Data lines:
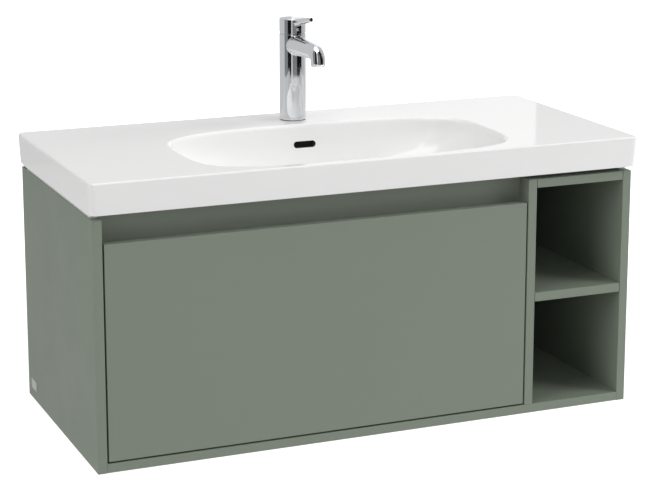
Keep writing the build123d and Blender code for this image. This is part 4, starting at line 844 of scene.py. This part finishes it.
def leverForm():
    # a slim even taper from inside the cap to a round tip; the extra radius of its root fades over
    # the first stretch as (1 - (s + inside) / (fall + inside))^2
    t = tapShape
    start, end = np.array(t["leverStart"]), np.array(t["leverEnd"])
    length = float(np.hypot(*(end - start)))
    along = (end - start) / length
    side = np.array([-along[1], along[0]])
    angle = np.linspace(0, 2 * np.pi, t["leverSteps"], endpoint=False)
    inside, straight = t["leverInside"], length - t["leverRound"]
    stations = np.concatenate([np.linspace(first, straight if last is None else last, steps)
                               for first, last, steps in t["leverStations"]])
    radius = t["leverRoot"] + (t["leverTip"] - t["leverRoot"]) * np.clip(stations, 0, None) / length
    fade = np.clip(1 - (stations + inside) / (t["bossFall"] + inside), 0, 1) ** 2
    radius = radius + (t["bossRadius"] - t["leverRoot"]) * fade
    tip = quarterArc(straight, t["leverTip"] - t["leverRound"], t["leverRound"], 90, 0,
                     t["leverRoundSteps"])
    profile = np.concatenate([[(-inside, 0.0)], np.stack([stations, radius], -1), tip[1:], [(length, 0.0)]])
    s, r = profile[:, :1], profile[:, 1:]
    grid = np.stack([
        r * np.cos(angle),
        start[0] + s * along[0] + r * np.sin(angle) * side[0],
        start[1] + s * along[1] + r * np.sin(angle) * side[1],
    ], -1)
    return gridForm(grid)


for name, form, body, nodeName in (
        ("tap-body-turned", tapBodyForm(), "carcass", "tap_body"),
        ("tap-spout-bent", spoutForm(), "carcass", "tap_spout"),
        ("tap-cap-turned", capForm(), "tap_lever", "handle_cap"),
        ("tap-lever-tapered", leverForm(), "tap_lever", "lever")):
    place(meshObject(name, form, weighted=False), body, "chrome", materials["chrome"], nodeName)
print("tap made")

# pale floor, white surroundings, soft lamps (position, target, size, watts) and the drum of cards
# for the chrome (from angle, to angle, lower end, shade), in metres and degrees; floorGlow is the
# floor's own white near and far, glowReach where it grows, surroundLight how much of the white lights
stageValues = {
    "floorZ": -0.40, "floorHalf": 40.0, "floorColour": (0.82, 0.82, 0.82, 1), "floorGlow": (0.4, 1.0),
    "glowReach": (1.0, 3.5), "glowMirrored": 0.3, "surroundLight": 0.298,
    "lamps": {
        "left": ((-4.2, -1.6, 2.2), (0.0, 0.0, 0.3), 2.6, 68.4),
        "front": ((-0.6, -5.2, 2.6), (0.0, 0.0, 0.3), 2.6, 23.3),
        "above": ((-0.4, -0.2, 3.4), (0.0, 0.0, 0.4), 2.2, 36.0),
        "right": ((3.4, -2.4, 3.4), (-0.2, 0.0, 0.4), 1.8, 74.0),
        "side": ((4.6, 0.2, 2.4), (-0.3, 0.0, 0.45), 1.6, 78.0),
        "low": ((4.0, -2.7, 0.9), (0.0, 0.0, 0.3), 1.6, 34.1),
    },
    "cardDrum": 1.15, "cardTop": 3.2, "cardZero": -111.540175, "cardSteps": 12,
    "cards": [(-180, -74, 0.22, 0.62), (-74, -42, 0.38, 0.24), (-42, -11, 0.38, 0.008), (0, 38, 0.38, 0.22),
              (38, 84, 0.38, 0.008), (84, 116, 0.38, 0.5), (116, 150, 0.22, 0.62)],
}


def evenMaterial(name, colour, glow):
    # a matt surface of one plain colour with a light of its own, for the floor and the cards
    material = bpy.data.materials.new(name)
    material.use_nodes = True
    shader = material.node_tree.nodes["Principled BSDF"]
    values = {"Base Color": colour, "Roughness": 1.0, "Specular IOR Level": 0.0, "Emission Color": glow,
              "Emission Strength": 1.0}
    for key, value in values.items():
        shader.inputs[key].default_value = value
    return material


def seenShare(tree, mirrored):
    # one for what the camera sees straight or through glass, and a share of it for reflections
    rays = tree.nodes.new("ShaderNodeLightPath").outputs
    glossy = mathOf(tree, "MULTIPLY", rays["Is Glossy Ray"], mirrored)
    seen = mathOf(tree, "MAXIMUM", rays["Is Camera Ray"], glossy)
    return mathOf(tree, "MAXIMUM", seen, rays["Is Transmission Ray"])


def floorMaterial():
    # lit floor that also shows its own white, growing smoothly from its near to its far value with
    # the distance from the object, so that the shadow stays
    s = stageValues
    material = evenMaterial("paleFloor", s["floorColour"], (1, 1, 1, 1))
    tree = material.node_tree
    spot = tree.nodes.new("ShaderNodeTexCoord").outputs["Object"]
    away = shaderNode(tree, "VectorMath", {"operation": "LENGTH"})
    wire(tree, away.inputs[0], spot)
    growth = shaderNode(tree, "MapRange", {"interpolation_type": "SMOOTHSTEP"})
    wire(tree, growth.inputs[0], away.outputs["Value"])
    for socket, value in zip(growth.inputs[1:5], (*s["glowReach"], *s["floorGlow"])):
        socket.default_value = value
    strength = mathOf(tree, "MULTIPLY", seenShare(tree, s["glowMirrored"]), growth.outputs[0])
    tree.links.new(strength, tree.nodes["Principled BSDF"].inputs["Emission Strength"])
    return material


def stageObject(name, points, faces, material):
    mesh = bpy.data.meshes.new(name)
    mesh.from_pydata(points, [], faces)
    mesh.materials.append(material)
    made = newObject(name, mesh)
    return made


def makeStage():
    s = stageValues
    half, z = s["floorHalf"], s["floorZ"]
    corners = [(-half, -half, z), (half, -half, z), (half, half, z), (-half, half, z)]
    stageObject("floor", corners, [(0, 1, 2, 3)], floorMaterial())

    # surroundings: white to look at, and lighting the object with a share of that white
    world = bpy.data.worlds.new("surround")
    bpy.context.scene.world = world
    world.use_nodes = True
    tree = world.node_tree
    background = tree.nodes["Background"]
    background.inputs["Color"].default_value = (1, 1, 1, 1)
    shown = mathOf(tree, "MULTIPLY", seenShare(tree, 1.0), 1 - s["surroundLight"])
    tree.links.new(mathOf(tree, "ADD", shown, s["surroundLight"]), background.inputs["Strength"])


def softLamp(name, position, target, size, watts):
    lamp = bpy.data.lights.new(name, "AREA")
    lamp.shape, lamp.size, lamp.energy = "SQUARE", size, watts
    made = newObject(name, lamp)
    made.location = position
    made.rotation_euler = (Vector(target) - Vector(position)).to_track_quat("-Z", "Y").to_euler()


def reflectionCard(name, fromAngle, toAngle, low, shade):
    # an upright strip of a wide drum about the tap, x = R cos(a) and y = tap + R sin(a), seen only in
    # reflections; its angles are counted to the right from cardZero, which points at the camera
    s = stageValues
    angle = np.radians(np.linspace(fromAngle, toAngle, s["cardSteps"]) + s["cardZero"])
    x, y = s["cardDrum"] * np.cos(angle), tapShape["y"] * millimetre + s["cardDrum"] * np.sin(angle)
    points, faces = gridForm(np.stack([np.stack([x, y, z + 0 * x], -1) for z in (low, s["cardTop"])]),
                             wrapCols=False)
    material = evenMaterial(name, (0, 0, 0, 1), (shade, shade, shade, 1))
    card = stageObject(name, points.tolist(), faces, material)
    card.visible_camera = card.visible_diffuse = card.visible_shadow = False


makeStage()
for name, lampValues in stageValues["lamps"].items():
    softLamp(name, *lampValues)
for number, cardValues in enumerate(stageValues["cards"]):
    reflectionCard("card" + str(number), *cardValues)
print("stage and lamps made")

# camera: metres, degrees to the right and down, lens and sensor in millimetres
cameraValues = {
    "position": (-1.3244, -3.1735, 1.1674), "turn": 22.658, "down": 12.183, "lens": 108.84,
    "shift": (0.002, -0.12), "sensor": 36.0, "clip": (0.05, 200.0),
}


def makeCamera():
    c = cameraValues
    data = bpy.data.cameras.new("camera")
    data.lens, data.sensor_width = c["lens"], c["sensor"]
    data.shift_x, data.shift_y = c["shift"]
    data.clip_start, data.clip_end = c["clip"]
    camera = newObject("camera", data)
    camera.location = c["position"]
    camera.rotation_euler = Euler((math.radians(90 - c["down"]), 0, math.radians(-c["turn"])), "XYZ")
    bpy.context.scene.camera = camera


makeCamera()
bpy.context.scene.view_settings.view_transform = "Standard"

Work to be completed: Give the number of lines in the data that contain "scene", with no other words.

Exercise output: 4